From now until November, all of us will be bombarded in print and on the airwaves with political campaign ads, polling numbers, social media advocacy, vitriol and validation.  All focused on the election of one individual to a single office, the President of the United States.  

But in the grand scheme of things, as you watch these campaign commercials, ask yourself this simple question:  Does the president really matter? 

Think about it for just a second. 

There are those who are reasonably certain that the president they elect will be their personal salvation -- rendering their household bills suddenly affordable, putting cheap gas in the tanks of their SUVs, reducing crime in their neighborhoods and taking them off the unemployment rolls. 

The perception of the president as having absolute power over one's life is nothing new.  But it is a naive and polarizing view. 

In the 1840s, Scottish writer Thomas Carlyle wrote that "the history of the world is but the biography of great men."  Writing about men like Muhammad, Luther and Napoleon, Carlyle theorized that heroic men shape history through both their personal attributes and via divine inspiration -- that all great events turned on the great decisions of great men. 
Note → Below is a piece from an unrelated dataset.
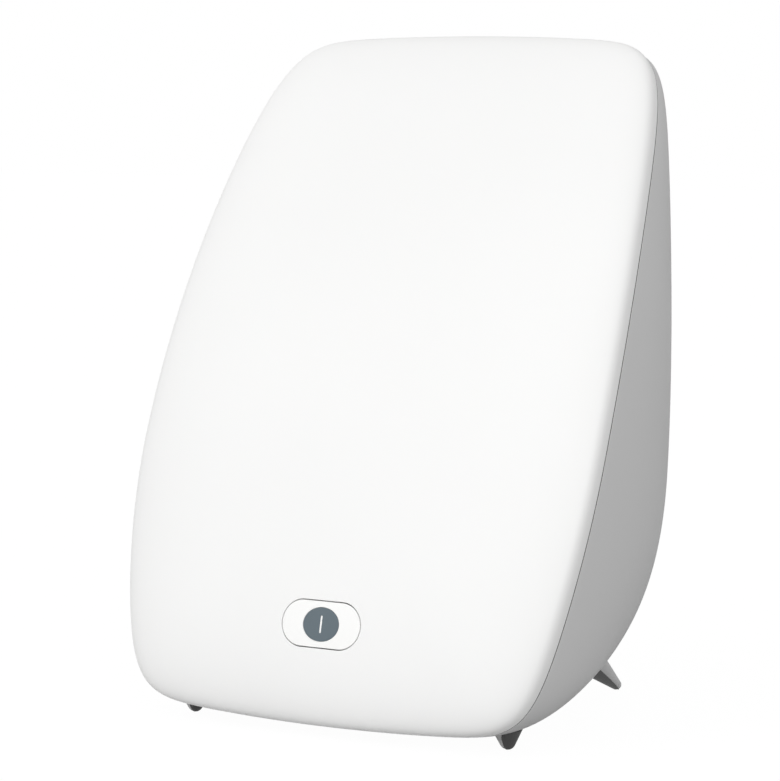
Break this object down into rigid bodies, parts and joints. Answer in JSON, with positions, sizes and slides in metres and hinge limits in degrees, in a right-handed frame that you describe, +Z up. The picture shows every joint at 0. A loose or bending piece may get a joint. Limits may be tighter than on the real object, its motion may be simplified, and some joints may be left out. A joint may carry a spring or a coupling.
{
  "type": "light therapy lamp",
  "caption": "Tall light therapy lamp with a curved translucent front, a deep rear housing, short feet and a pill-shaped on/off key.",
  "frame": {"origin": "middle of the footprint, on the floor", "axes": "+X across the lamp to the right seen from the front, +Y towards its back, +Z up"},
  "size_m": [0.2864, 0.2102, 0.3782],
  "materials": {
    "diffuser": "translucent white, soft gloss",
    "housing": "light grey, fine satin",
    "key": "white, soft gloss",
    "disc": "slate grey, satin",
    "switch": "black",
    "inner_plastic": "white",
    "chassis": "white powder coat",
    "reflector": "bright white",
    "lamp_glass": "frosted white",
    "lamp_base": "white",
    "contacts": "bright",
    "ballast_case": "zinc plated",
    "board": "green",
    "coils": "yellow tape",
    "capacitors": "dark blue sleeves",
    "terminal": "off white",
    "screws": "plain",
    "inlet": "black",
    "mains_lead": "black",
    "leads": "white",
    "feet": "light grey",
    "pads": "dark grey"
  },
  "bodies": {
    "lamp": {"front_cover": "diffuser", "rear_housing": "housing", "switch_body": "switch", "switch_carrier": "inner_plastic", "chassis_plate": "chassis", "reflector": "reflector", "lamp_left": "lamp_glass", "lamp_right": "lamp_glass", "lamp_base_left": "lamp_base", "lamp_base_right": "lamp_base", "lampholder_left": "inner_plastic", "lampholder_right": "inner_plastic", "lamp_clip_left": "inner_plastic", "lamp_clip_right": "inner_plastic", "lamp_contact_pins": "contacts", "ballast_tray": "ballast_case", "ballast_lid": "ballast_case", "ballast_board": "board", "ballast_coils": "coils", "ballast_capacitors": "capacitors", "ballast_screws": "screws", "terminal_block": "terminal", "terminal_screws": "screws", "power_inlet": "inlet", "inlet_contacts": "contacts", "mains_lead": "mains_lead", "switch_lead": "leads", "lamp_lead_left": "leads", "lamp_lead_right": "leads", "foot_front_left": "feet", "foot_front_right": "feet", "foot_rear_left": "feet", "foot_rear_right": "feet", "pad_front_left": "pads", "pad_front_right": "pads", "pad_rear_left": "pads", "pad_rear_right": "pads", "foot_screws": "screws", "cover_screws": "screws", "carrier_screws": "screws", "chassis_screws": "screws"},
    "key": {"power_key": "key", "key_disc": "disc", "switch_plunger": "switch"}
  },
  "joints": [
    {"name": "key_press", "type": "slide", "parent": "lamp", "child": "key", "axis": [0, 0.9589, -0.2838], "range_m": [0, 0.0015], "stiffness_N_per_m": 600, "springref_m": -0.0015}
  ]
}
If the entire country defines the chief executive's span of responsibility, can a president be held accountable for everything that the nation does or fails to do? 

Credit or blame, in their cumulative form, generally define a presidency.  Both are spun wildly by pundits in countless venues with countless agendas.  But the reality is that a president actually has far less influence on our daily lives than we may give him credit.  The president is routinely described as the most powerful person in the world.  It is, after all, the president who creates budgets, develops domestic policy, energy policy and conducts foreign policy.  The president nominates Supreme Court and Federal judges.  He sets legislative agendas and has veto power over congressionally passed bills. 

But they never do so in a vacuum.  There are countless countervailing, equalizing forces that face every presidential decision -- from sending troops into a war zone to submitting a budget resolution.  He must face congressional opposition, media scrutiny, lobbyists, foreign leaders and Supreme Court decisions. 

We routinely elect our presidents under the promise of "change."  But presidents are seldom the sole catalysts for change.  They get plenty of help along the way.  They can help set the conditions for progress, but they rarely directly cause it to occur.  If a president goes too far with a policy, opposition sets in, and the intended action is voted down or modified in some way.  In the longer term, if he goes way too far or doesn't do enough, he's not re-elected.  The president submits a budget for the nation, but Congress must pass it.  When Congress passes a budget resolution, even when he opposes it, the president has no choice but to spend the money. 

What was the last presidential decision that affected you?  Most of us will be hard-pressed to think of even one. 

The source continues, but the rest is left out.